* Exercise brief
Count every line where "return" occurs. Give the total alone.

···

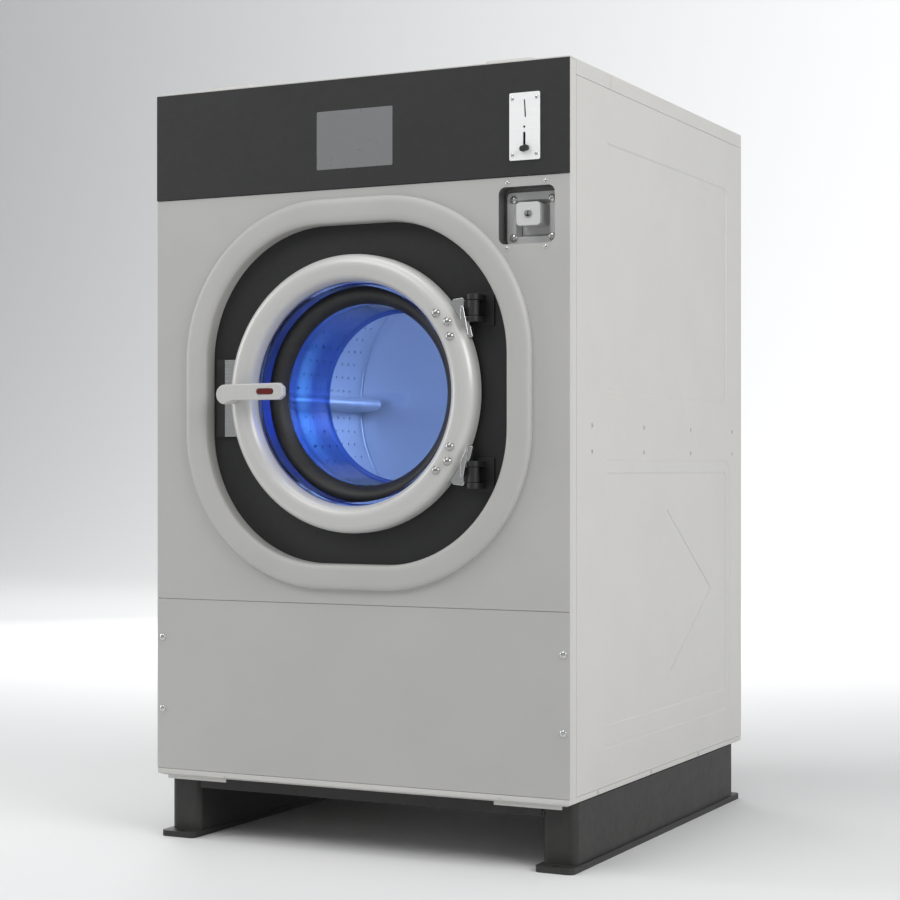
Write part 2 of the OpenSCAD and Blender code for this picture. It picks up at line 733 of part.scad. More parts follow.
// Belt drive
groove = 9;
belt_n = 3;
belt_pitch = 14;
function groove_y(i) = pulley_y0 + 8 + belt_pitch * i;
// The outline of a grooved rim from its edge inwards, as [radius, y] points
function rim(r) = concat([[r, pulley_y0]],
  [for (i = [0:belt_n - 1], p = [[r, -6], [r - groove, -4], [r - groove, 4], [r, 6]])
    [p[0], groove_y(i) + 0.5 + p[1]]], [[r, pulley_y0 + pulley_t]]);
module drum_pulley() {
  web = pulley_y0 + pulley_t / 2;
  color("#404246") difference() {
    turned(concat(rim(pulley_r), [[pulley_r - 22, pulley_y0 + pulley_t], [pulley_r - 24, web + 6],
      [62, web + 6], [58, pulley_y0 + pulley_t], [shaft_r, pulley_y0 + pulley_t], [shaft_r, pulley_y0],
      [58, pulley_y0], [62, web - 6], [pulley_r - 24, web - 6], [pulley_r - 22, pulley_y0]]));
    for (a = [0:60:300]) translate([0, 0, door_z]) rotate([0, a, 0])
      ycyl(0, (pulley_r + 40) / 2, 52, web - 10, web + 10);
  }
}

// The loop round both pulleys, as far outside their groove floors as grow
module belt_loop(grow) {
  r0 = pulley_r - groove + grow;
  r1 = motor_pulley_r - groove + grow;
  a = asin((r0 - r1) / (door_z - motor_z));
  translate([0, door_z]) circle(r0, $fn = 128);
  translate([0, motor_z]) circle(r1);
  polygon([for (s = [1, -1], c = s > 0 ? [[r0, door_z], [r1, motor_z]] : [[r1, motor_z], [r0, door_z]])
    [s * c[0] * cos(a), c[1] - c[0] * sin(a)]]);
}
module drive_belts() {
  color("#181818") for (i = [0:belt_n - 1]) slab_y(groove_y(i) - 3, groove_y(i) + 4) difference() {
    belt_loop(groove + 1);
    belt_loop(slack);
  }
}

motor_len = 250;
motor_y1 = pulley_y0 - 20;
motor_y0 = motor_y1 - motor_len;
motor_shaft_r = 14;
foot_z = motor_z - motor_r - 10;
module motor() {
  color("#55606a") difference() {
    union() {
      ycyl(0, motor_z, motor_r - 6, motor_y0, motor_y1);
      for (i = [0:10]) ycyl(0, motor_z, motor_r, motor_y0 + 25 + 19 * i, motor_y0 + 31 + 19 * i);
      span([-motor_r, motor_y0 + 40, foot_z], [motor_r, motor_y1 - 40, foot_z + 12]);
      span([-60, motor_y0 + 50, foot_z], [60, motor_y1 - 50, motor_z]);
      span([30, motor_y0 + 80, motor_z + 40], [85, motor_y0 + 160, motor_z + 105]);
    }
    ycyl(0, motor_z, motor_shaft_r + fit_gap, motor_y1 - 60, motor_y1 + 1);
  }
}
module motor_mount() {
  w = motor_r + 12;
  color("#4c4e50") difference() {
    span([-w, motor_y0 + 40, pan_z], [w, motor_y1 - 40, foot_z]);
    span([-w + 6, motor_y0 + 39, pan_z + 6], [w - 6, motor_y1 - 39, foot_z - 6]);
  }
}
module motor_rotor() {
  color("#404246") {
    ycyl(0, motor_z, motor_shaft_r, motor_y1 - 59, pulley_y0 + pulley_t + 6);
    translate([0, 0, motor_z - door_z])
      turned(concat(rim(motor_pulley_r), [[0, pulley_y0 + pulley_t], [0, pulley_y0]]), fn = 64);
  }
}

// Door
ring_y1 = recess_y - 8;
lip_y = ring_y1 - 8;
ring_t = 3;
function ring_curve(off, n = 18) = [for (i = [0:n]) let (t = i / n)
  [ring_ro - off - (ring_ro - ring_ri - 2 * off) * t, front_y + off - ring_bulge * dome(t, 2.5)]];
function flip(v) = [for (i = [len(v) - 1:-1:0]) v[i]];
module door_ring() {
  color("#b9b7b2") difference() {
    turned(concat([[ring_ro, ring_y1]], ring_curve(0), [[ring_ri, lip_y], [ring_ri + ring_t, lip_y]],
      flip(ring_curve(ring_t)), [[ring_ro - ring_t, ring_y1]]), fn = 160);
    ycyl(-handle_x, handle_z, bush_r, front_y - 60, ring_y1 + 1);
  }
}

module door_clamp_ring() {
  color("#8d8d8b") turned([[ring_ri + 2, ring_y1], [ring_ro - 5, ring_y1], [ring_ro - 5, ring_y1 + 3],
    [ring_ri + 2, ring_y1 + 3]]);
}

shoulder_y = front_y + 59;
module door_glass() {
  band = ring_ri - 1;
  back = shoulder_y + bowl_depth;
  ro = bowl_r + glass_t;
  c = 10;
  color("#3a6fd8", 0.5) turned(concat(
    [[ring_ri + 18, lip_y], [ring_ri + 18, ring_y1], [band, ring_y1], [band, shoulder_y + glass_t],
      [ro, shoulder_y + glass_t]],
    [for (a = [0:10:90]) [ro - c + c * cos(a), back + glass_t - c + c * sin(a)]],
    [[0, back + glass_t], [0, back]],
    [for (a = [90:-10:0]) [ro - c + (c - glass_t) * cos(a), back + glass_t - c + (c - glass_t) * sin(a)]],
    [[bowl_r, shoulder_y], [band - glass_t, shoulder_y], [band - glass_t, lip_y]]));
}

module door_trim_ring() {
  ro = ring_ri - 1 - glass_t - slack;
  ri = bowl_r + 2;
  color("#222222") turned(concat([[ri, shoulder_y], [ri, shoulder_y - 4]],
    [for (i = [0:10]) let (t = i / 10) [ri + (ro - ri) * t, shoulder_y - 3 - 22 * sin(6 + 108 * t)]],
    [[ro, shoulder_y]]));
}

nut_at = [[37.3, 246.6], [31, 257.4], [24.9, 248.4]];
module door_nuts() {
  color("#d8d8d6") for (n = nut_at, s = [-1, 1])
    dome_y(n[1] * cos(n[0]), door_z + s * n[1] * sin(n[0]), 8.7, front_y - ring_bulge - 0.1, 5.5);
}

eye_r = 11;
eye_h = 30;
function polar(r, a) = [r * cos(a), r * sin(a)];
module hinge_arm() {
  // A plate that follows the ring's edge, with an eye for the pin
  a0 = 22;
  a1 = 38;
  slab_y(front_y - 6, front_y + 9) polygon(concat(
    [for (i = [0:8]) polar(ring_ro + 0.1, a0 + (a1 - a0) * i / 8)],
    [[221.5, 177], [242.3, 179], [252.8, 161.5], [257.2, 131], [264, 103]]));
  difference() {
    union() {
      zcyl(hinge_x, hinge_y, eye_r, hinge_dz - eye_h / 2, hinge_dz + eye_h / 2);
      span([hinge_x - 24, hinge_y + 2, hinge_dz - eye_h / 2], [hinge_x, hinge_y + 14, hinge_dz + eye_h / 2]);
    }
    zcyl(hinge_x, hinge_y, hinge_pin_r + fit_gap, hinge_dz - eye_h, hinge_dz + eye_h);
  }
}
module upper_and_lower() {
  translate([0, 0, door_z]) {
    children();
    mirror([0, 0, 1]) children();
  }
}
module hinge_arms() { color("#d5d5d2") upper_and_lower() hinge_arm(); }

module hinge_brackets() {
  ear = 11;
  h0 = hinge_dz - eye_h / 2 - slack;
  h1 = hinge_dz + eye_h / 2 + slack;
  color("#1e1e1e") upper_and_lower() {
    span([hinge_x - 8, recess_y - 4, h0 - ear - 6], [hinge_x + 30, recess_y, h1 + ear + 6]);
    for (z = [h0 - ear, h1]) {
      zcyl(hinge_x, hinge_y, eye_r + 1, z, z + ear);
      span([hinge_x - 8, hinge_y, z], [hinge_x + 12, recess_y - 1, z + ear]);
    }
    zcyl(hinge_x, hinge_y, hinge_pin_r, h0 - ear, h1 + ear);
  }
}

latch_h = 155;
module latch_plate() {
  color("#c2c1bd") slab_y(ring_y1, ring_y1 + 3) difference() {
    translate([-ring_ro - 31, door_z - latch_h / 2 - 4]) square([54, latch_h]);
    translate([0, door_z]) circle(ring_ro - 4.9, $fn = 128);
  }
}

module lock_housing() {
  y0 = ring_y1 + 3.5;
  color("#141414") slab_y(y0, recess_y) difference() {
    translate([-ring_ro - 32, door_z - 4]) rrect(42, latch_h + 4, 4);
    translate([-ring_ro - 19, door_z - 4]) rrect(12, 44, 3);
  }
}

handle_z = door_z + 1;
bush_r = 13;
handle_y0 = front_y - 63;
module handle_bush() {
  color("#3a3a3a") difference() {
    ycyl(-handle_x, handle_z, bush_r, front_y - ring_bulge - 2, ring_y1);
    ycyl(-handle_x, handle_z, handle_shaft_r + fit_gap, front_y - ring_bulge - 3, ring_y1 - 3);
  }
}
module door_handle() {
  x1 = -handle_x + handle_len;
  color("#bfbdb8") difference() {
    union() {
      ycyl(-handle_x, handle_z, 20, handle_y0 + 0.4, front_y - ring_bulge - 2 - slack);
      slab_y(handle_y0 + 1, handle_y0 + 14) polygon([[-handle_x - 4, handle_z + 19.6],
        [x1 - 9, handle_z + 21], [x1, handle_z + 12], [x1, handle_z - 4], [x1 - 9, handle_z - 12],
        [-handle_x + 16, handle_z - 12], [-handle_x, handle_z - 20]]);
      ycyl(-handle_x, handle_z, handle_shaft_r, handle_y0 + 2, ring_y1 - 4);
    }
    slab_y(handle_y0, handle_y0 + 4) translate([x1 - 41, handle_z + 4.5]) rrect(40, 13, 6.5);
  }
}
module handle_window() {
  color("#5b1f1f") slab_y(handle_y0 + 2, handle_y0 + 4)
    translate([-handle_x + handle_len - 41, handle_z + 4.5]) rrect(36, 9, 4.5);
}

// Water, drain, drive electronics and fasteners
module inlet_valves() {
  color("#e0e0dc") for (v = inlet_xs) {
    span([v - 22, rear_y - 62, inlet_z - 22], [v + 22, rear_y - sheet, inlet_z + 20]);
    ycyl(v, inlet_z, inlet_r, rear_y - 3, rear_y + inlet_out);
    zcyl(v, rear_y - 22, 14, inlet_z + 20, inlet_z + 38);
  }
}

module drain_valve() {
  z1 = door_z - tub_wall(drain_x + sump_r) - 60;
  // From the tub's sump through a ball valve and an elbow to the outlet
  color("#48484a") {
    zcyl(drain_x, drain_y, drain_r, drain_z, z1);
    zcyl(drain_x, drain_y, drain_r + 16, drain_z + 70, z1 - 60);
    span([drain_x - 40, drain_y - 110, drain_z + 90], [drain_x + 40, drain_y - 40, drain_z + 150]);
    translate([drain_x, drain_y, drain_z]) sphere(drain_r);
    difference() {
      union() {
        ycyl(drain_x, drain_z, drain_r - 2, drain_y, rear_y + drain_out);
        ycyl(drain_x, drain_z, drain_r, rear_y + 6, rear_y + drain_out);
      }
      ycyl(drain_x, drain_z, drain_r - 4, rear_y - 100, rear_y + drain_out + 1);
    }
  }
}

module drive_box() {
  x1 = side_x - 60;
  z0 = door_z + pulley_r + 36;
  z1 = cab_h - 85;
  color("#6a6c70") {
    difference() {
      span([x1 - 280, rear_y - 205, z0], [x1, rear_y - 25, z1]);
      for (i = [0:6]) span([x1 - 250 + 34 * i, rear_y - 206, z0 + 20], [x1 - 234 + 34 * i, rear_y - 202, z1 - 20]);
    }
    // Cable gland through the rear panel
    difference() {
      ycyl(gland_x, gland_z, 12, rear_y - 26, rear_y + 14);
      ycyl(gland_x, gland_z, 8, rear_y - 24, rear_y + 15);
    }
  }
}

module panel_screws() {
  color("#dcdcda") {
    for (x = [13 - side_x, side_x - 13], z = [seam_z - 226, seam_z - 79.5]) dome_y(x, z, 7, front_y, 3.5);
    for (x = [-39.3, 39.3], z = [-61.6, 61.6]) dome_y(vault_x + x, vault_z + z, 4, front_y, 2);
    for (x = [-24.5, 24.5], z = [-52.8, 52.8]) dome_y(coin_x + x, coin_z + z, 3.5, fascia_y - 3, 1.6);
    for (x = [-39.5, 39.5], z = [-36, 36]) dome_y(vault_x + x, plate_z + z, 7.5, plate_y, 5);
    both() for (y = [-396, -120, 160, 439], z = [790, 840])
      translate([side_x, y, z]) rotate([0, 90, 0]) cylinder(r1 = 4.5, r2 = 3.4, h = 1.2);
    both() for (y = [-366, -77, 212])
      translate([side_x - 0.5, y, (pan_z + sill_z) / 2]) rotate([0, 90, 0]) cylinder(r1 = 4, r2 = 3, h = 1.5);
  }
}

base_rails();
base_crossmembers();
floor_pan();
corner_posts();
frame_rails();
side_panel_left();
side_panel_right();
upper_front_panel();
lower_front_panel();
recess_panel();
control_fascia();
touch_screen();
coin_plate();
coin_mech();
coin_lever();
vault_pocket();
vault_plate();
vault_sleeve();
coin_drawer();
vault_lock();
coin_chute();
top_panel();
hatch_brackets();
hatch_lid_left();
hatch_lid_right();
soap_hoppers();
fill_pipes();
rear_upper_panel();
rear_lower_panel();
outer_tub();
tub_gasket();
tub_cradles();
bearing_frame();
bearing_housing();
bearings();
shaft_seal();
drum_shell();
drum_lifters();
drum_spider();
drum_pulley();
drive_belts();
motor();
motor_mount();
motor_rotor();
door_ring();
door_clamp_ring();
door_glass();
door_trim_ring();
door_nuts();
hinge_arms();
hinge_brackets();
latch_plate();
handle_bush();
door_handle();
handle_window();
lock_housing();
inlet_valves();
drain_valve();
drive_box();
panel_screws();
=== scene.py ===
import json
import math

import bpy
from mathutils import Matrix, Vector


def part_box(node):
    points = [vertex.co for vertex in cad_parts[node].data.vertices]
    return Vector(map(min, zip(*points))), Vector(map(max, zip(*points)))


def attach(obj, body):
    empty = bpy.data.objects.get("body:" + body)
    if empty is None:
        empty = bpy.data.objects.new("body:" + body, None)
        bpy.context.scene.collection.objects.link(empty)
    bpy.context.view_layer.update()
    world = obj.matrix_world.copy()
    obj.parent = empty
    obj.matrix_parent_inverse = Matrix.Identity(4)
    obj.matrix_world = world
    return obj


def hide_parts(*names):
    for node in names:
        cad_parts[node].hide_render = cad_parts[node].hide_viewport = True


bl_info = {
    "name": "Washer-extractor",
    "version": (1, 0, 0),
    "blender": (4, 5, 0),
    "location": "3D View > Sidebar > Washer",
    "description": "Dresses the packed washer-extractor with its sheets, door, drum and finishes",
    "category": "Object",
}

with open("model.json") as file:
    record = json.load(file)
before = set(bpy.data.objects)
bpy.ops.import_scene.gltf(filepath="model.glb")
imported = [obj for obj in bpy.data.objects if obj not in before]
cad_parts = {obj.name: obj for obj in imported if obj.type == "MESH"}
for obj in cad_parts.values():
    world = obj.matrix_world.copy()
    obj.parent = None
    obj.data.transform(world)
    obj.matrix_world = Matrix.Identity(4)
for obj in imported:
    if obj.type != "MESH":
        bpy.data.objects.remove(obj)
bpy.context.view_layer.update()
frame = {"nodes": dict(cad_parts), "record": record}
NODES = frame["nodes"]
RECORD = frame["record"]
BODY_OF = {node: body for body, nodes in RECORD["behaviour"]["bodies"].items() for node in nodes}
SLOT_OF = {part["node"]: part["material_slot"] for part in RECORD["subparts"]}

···

* Reply
2